The White House is always looking for evidence to show the benefits of the health law, which is an issue in many of this year’s midterm elections. TheDepartment of Health and Human Services and the White House Council of Economic Advisers requested several of the new questions, and the White House Office of Management and Budget approved the new questionnaire.

Plus, this new survey will yield lower levels of uninsured.

An internal Census Bureau document said that the new questionnaire included a “total revision to health insurance questions” and, in a test last year, produced lower estimates of the uninsured.

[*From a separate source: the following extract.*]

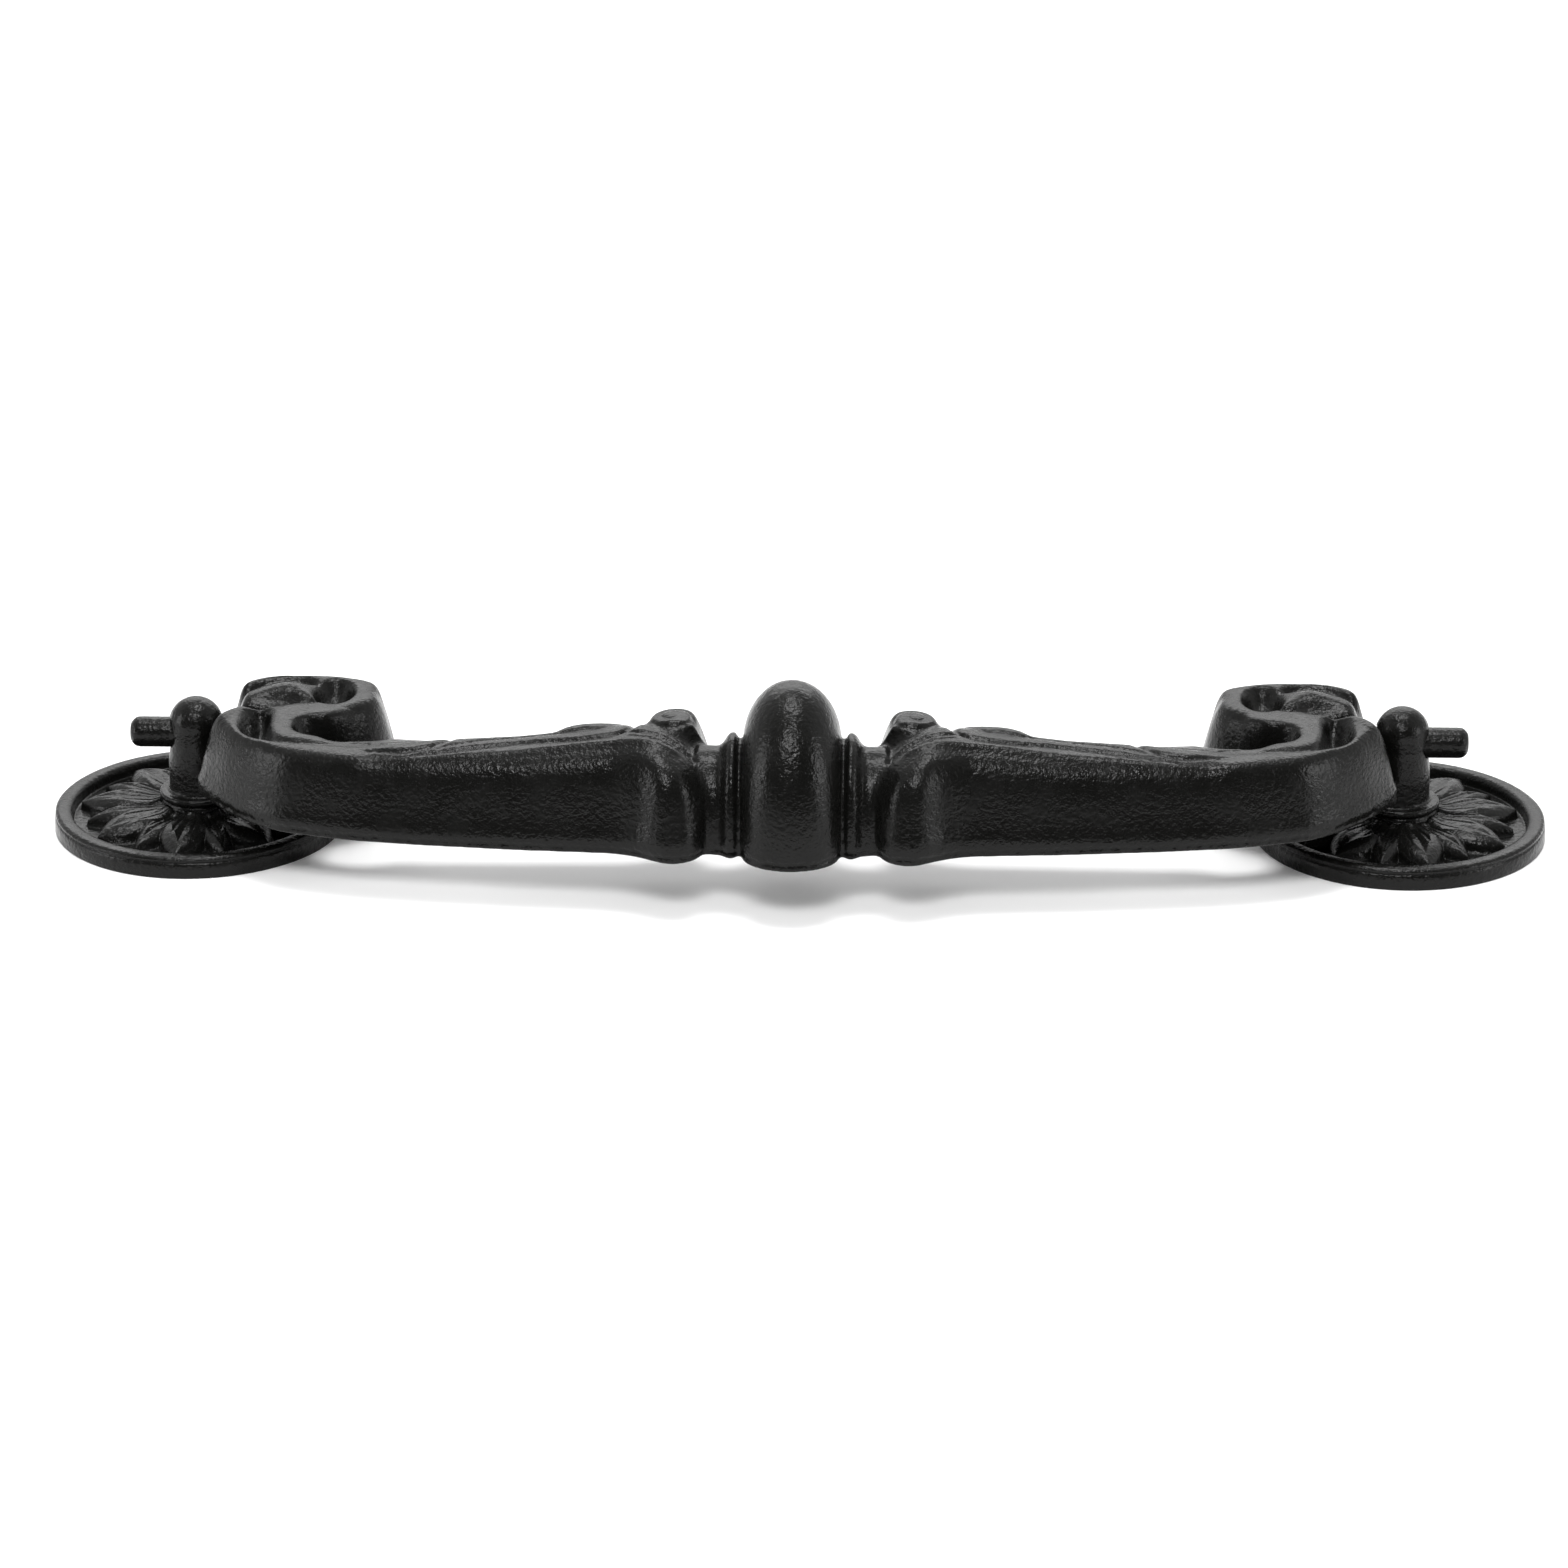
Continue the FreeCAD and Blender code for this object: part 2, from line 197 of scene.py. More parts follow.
class RosetteSizes(bpy.types.PropertyGroup):
    """Sizes of the petalled rosettes."""
    left_turn: bpy.props.FloatProperty(
        name="Left Turn", description="Turn of the left rosette's petals",
        default=math.radians(-4), subtype="ANGLE")
    right_turn: bpy.props.FloatProperty(
        name="Right Turn", description="Turn of the right rosette's petals",
        default=math.radians(10), subtype="ANGLE")
    petal_pairs: bpy.props.IntProperty(
        name="Petal Pairs", description="Number of large petals, each with a small one beside it",
        default=8, min=3)
    large_length: bpy.props.FloatProperty(
        name="Large Petal Reach", description="Distance from the post's axis to the tip of a large petal",
        default=13.0 * MM, unit="LENGTH", precision=5)
    large_width: bpy.props.FloatProperty(
        name="Large Petal Width", description="Width of a large petal",
        default=4.7 * MM, unit="LENGTH", precision=5)
    small_length: bpy.props.FloatProperty(
        name="Small Petal Reach", description="Distance from the post's axis to the tip of a small petal",
        default=12.3 * MM, unit="LENGTH", precision=5)
    small_width: bpy.props.FloatProperty(
        name="Small Petal Width", description="Width of a small petal",
        default=3.0 * MM, unit="LENGTH", precision=5)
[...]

Thus, officials said, it will be difficult to say how much of any change is attributable to the Affordable Care Act and how much to the use of a new survey instrument.

“We are expecting much lower numbers just because of the questions and how they are asked,” said Brett J. O’Hara, chief of the health statistics branch at the Census Bureau.

With the new questions, “it is likely that the Census Bureau will decide that there is a break in series for the health insurance estimates,” says another agency document describing the changes. This “break in trend” will complicate efforts to trace the impact of the Affordable Care Act, it said.

So there we have it. In the era of Obamacare, it is now impossible to ascertain how many people actually gained coverage. And I wondered why Sebelius was dodging this question. I’m sure this change was known before the 7 million number came out.